When a short time ago the Government were approached once more by the London County Council on the question of Waterloo bridge they reviewed the matter from every point of view, and, after the fullest consideration, they agreed that, should the London County Council decide that the only satisfactory way of dealing with the situation was to pull down the present bridge and build a new six-line one, they would not feel justified in interfering, and they agreed to contribute 60 per cent, towards the cost of the construction of the new bridge. That is on the assumption—may I repeat—that the cost would be in the region of £1,300,000. But they laid down certain conditions, the first and foremost of which I have already mentioned, and that is that the Council should take into consultation on the matter an eminent engineer and an architect of high repute and standing. This has been done, as you know, by taking Sir Frederick Palmer and Sir Giles Gilbert Scott into consultation.

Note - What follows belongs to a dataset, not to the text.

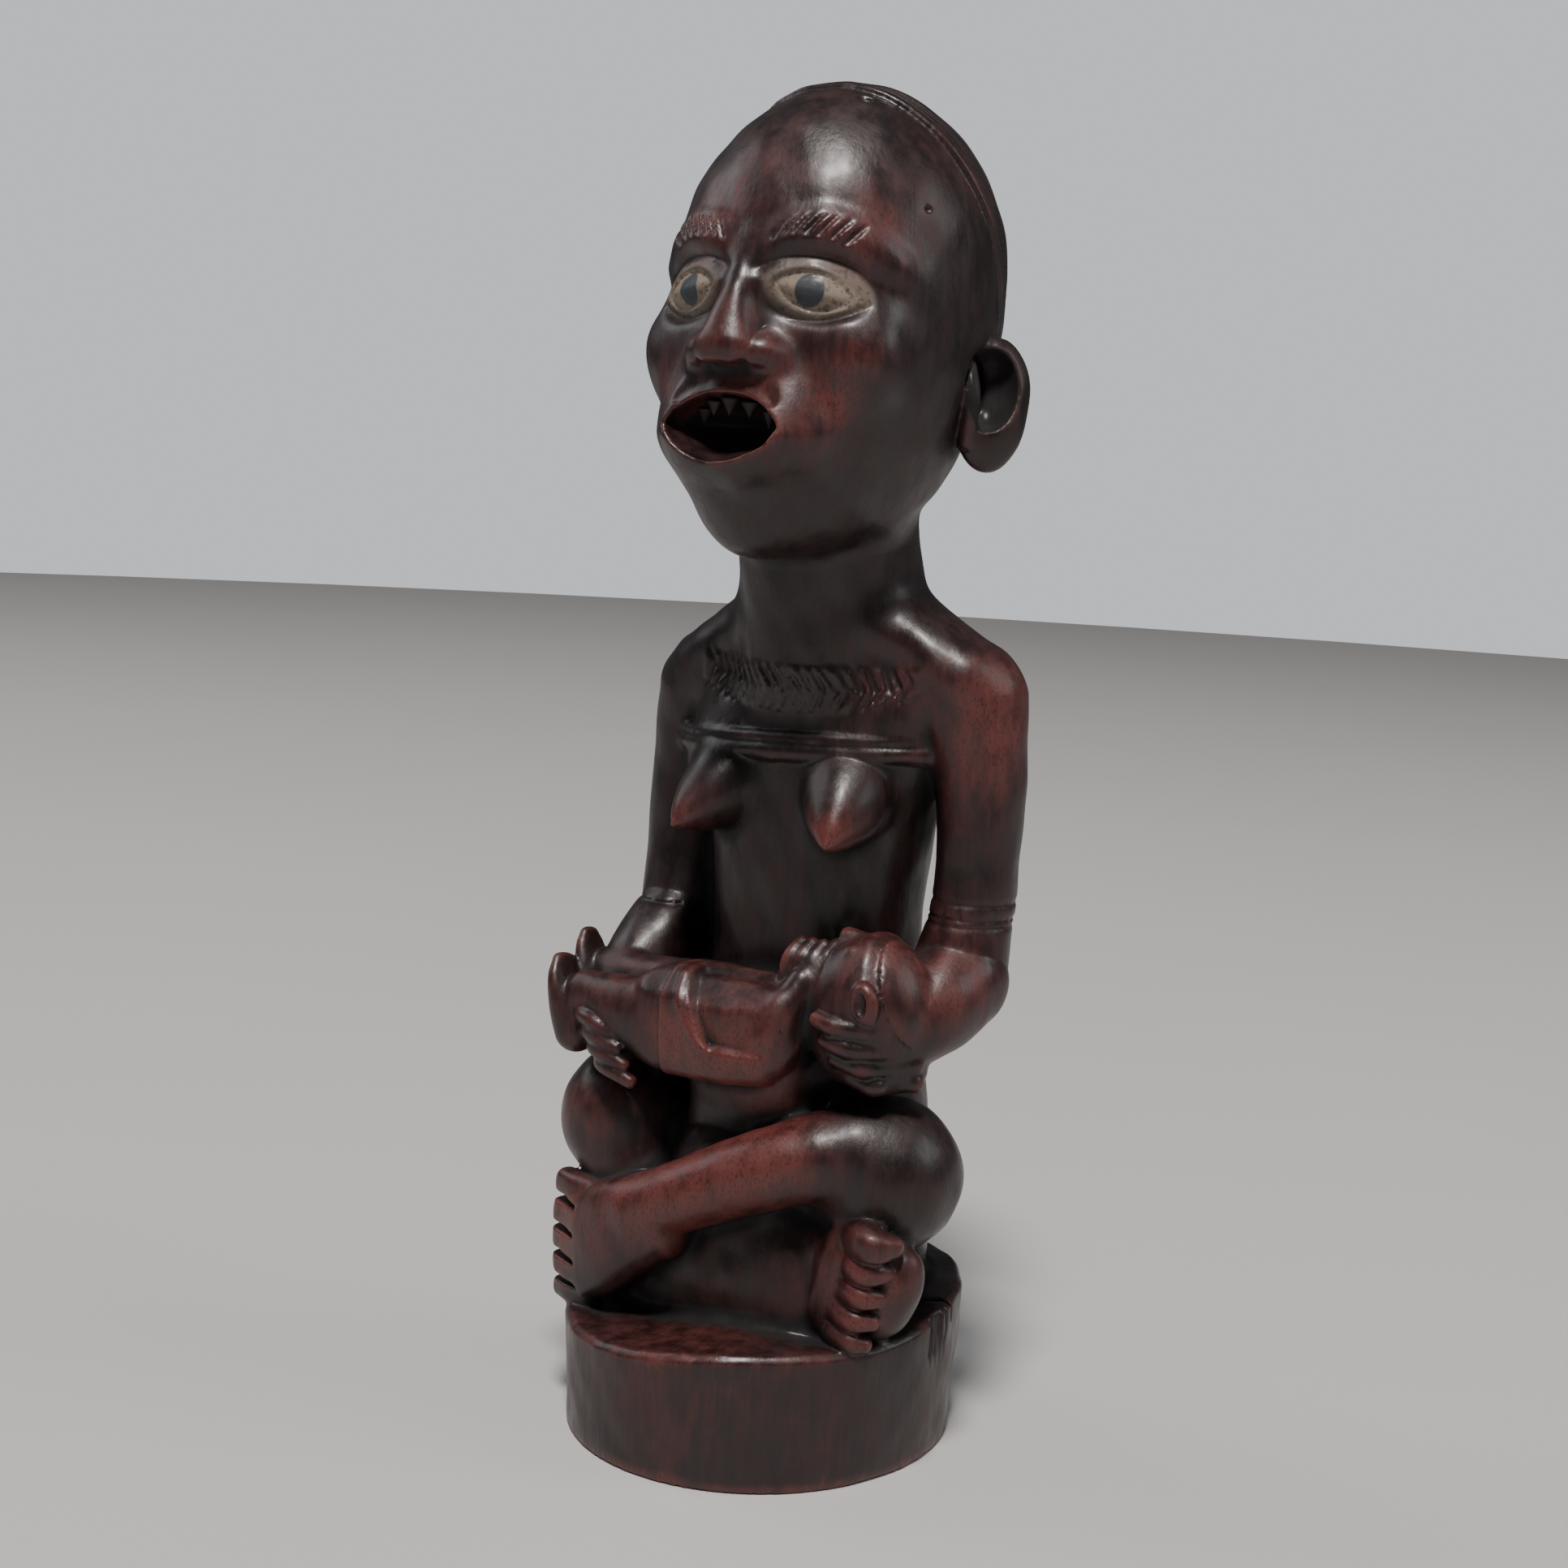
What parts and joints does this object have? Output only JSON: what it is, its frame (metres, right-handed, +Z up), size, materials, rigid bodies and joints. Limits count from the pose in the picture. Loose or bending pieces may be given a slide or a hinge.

The other point I want to refer to is this. Before the London County Council was offered this grant by the Government the Minister proposed, and Sir Percy Simmons on behalf of the Council very readily agreed, to give the Royal Fine Art Commission an opportunity of making any observations they wished on the proposed design of the new bridge. The Government did not feel justified in putting the London County Council in the position of having its proposals vetoed by the Royal Fine Art Commission, but it is, of course, understood that the Council will refer to the Commission at a stage at which it would still be possible to give effective expression to any suggestions as to the design of the new six-line bridge which the Commission should wish to make, if it were decided to adopt them, and I feel certain that the spokesman of the London County Council would be prepared to confirm this assurance. I really do not know that there is anything I can add to what I have already said. I can only conclude by saying that whatever bridge is put up where Waterloo bridge now stands, I sincerely hope and believe that it will be a worthy example of the genius and skill of the British architects and engineers of our generation.

LORD CHARNWOOD

My Lords, I thank the noble Earl very much for the courtesy and fullness with which he has answered my somewhat long list of questions. There is one small point about which I should like to know whether I misunderstood him. Is it really the case that during this interval of an unknown number of years—seven, I think it is—which this great work will take, the whole of the traffic is going to be carried along the single line of the present temporary bridge?

THE EARL OF PLYMOUTH

One line each way.

LORD CHARNWOOD

It is only a one-line temporary bridge.

THE EARL OF PLYMOUTH

One line each way.

LORD CHARNWOOD

I have no doubt it is clear to other noble Lords, but I have not quite got it. What I do distinctly gather is that the Government have pledged themselves to support this scheme on the understanding that the cost reasonably approximates to the figure of £1,300,000. I further understand that if within a reasonable time a concise and adequate statement of facts can be put before the Minister leading him to regard it as very doubtful whether there can be anything like approximation to that ultimate figure, such representations will be taken into full consideration. That is what I understood.

THE EARL OF PLYMOUTH

My Lords, I must make it quite clear that this is a definite and final decision on the part of the Government. What I did say was that if these representations were to be made the Minister would be very glad to receive them and transmit them to the London County Council who are engaged now upon the matter.

LORD CHARNWOOD

I see. Of course I do not want to pin the noble Earl further, but if any statement of the sort that I am assured is possible were brought to the notice of the noble Earl's Department, I absolutely refuse to believe that they would not be still open to an impression from it. In any case I thank the noble Earl and beg leave to withdraw my Motion.

Motion, by leave, withdrawn.

House adjourned at a quarter past seven o'clock.